# Exercise brief
Reproduce the following material exactly, including every line.

───── Source excerpt ─────

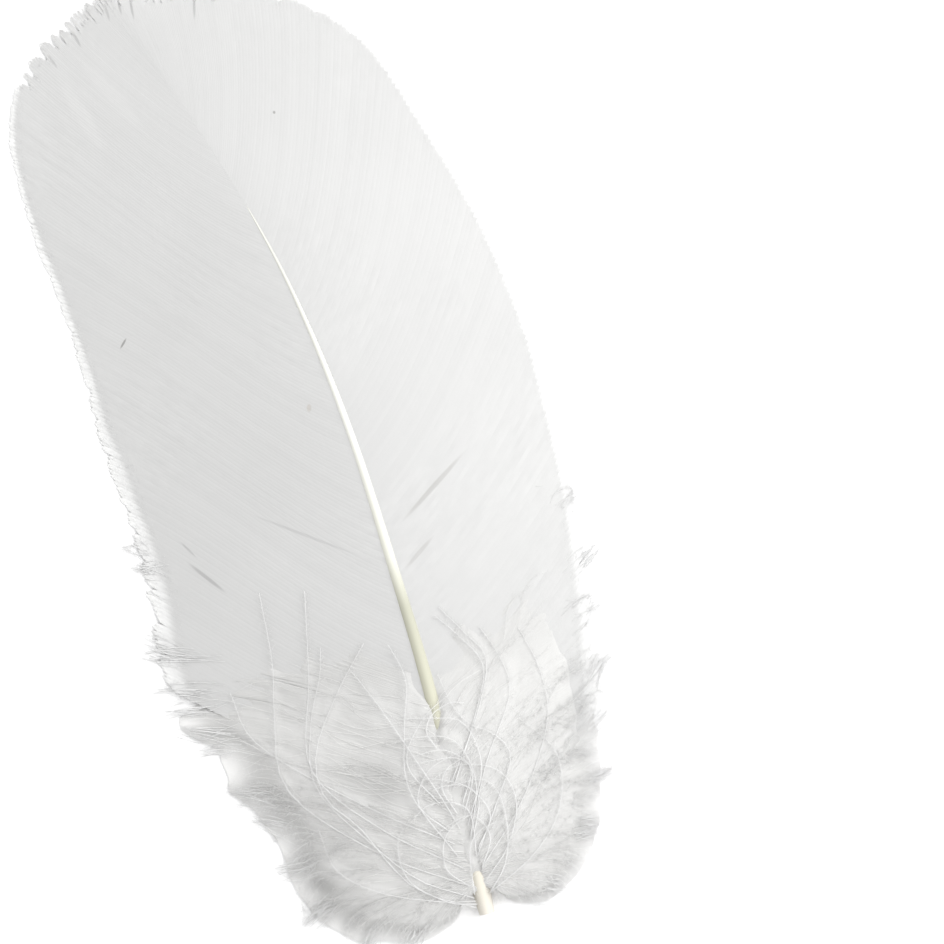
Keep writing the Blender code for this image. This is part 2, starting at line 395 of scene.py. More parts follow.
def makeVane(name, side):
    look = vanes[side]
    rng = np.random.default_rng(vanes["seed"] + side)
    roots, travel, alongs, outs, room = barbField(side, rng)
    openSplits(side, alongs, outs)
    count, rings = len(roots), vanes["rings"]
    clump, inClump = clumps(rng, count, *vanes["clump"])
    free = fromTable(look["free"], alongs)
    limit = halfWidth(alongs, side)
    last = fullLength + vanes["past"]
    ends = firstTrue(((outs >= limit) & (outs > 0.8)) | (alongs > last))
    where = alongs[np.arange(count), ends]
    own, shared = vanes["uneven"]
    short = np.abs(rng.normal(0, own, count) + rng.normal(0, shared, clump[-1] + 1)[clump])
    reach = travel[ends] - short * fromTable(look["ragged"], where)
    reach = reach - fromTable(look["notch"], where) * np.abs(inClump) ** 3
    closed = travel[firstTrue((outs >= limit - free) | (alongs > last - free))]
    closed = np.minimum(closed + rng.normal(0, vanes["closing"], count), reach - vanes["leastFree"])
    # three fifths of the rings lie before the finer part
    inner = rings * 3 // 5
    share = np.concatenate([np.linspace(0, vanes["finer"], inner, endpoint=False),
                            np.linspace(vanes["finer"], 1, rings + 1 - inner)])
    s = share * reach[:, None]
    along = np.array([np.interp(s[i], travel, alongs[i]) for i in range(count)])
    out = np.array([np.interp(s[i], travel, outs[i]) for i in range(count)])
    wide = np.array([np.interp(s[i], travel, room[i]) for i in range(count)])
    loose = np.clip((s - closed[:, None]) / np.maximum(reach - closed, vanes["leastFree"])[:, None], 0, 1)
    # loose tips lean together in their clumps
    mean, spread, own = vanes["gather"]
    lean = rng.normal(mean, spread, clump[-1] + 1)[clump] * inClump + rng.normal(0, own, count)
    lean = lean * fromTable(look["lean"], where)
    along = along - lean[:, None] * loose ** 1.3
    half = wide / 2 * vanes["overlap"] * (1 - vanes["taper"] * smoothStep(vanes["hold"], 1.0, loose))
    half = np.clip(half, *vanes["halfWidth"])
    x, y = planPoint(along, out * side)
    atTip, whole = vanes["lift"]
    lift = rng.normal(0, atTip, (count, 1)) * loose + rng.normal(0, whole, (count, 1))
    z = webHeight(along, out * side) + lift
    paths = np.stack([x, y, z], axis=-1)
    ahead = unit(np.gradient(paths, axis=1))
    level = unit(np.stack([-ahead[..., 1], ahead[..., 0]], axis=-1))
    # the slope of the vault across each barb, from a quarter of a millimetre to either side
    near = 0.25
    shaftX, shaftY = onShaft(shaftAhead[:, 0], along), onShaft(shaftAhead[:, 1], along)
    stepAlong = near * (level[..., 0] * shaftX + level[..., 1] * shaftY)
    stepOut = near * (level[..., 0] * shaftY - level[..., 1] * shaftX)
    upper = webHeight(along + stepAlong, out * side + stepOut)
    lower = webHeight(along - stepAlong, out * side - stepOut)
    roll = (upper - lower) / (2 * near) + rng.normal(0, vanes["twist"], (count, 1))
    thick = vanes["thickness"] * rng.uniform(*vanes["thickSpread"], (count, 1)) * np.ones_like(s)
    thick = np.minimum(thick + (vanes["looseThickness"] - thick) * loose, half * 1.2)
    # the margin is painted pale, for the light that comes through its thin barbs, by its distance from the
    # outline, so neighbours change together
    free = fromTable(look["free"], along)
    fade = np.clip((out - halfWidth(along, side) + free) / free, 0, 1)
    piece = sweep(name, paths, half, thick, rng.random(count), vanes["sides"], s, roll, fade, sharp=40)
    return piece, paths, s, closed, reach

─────

# Response below
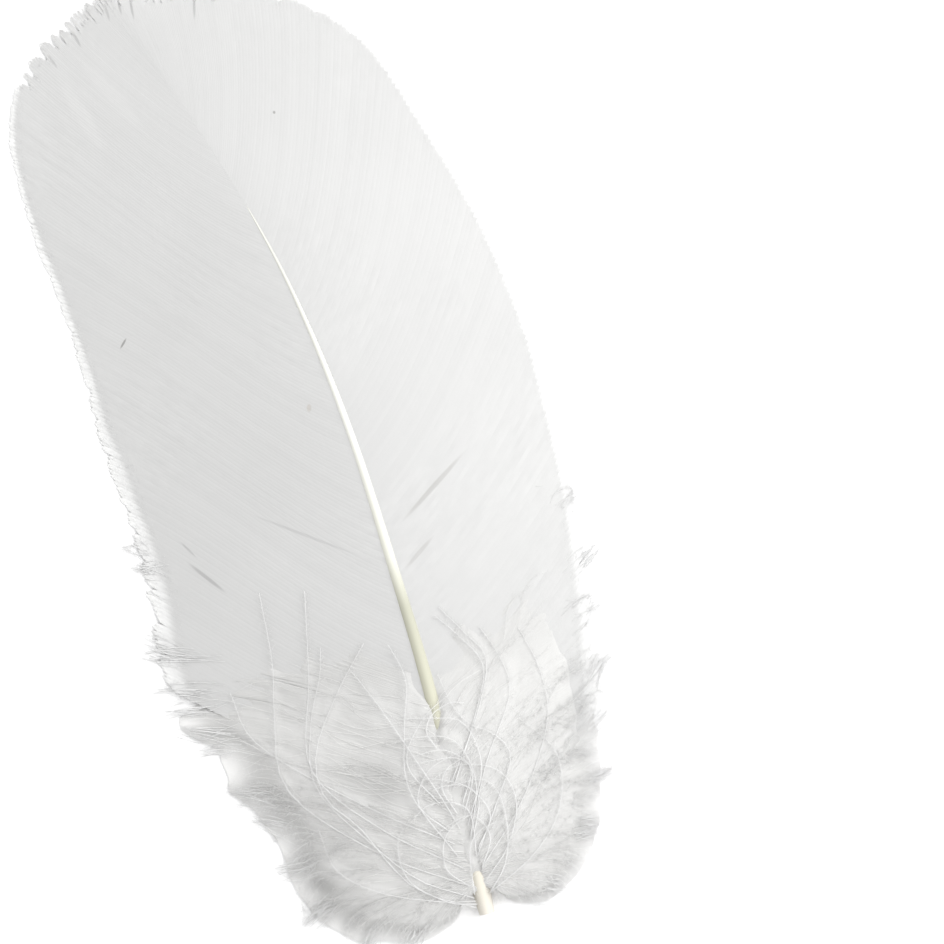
Keep writing the Blender code for this image. This is part 2, starting at line 395 of scene.py. More parts follow.
def makeVane(name, side):
    look = vanes[side]
    rng = np.random.default_rng(vanes["seed"] + side)
    roots, travel, alongs, outs, room = barbField(side, rng)
    openSplits(side, alongs, outs)
    count, rings = len(roots), vanes["rings"]
    clump, inClump = clumps(rng, count, *vanes["clump"])
    free = fromTable(look["free"], alongs)
    limit = halfWidth(alongs, side)
    last = fullLength + vanes["past"]
    ends = firstTrue(((outs >= limit) & (outs > 0.8)) | (alongs > last))
    where = alongs[np.arange(count), ends]
    own, shared = vanes["uneven"]
    short = np.abs(rng.normal(0, own, count) + rng.normal(0, shared, clump[-1] + 1)[clump])
    reach = travel[ends] - short * fromTable(look["ragged"], where)
    reach = reach - fromTable(look["notch"], where) * np.abs(inClump) ** 3
    closed = travel[firstTrue((outs >= limit - free) | (alongs > last - free))]
    closed = np.minimum(closed + rng.normal(0, vanes["closing"], count), reach - vanes["leastFree"])
    # three fifths of the rings lie before the finer part
    inner = rings * 3 // 5
    share = np.concatenate([np.linspace(0, vanes["finer"], inner, endpoint=False),
                            np.linspace(vanes["finer"], 1, rings + 1 - inner)])
    s = share * reach[:, None]
    along = np.array([np.interp(s[i], travel, alongs[i]) for i in range(count)])
    out = np.array([np.interp(s[i], travel, outs[i]) for i in range(count)])
    wide = np.array([np.interp(s[i], travel, room[i]) for i in range(count)])
    loose = np.clip((s - closed[:, None]) / np.maximum(reach - closed, vanes["leastFree"])[:, None], 0, 1)
    # loose tips lean together in their clumps
    mean, spread, own = vanes["gather"]
    lean = rng.normal(mean, spread, clump[-1] + 1)[clump] * inClump + rng.normal(0, own, count)
    lean = lean * fromTable(look["lean"], where)
    along = along - lean[:, None] * loose ** 1.3
    half = wide / 2 * vanes["overlap"] * (1 - vanes["taper"] * smoothStep(vanes["hold"], 1.0, loose))
    half = np.clip(half, *vanes["halfWidth"])
    x, y = planPoint(along, out * side)
    atTip, whole = vanes["lift"]
    lift = rng.normal(0, atTip, (count, 1)) * loose + rng.normal(0, whole, (count, 1))
    z = webHeight(along, out * side) + lift
    paths = np.stack([x, y, z], axis=-1)
    ahead = unit(np.gradient(paths, axis=1))
    level = unit(np.stack([-ahead[..., 1], ahead[..., 0]], axis=-1))
    # the slope of the vault across each barb, from a quarter of a millimetre to either side
    near = 0.25
    shaftX, shaftY = onShaft(shaftAhead[:, 0], along), onShaft(shaftAhead[:, 1], along)
    stepAlong = near * (level[..., 0] * shaftX + level[..., 1] * shaftY)
    stepOut = near * (level[..., 0] * shaftY - level[..., 1] * shaftX)
    upper = webHeight(along + stepAlong, out * side + stepOut)
    lower = webHeight(along - stepAlong, out * side - stepOut)
    roll = (upper - lower) / (2 * near) + rng.normal(0, vanes["twist"], (count, 1))
    thick = vanes["thickness"] * rng.uniform(*vanes["thickSpread"], (count, 1)) * np.ones_like(s)
    thick = np.minimum(thick + (vanes["looseThickness"] - thick) * loose, half * 1.2)
    # the margin is painted pale, for the light that comes through its thin barbs, by its distance from the
    # outline, so neighbours change together
    free = fromTable(look["free"], along)
    fade = np.clip((out - halfWidth(along, side) + free) / free, 0, 1)
    piece = sweep(name, paths, half, thick, rng.random(count), vanes["sides"], s, roll, fade, sharp=40)
    return piece, paths, s, closed, reach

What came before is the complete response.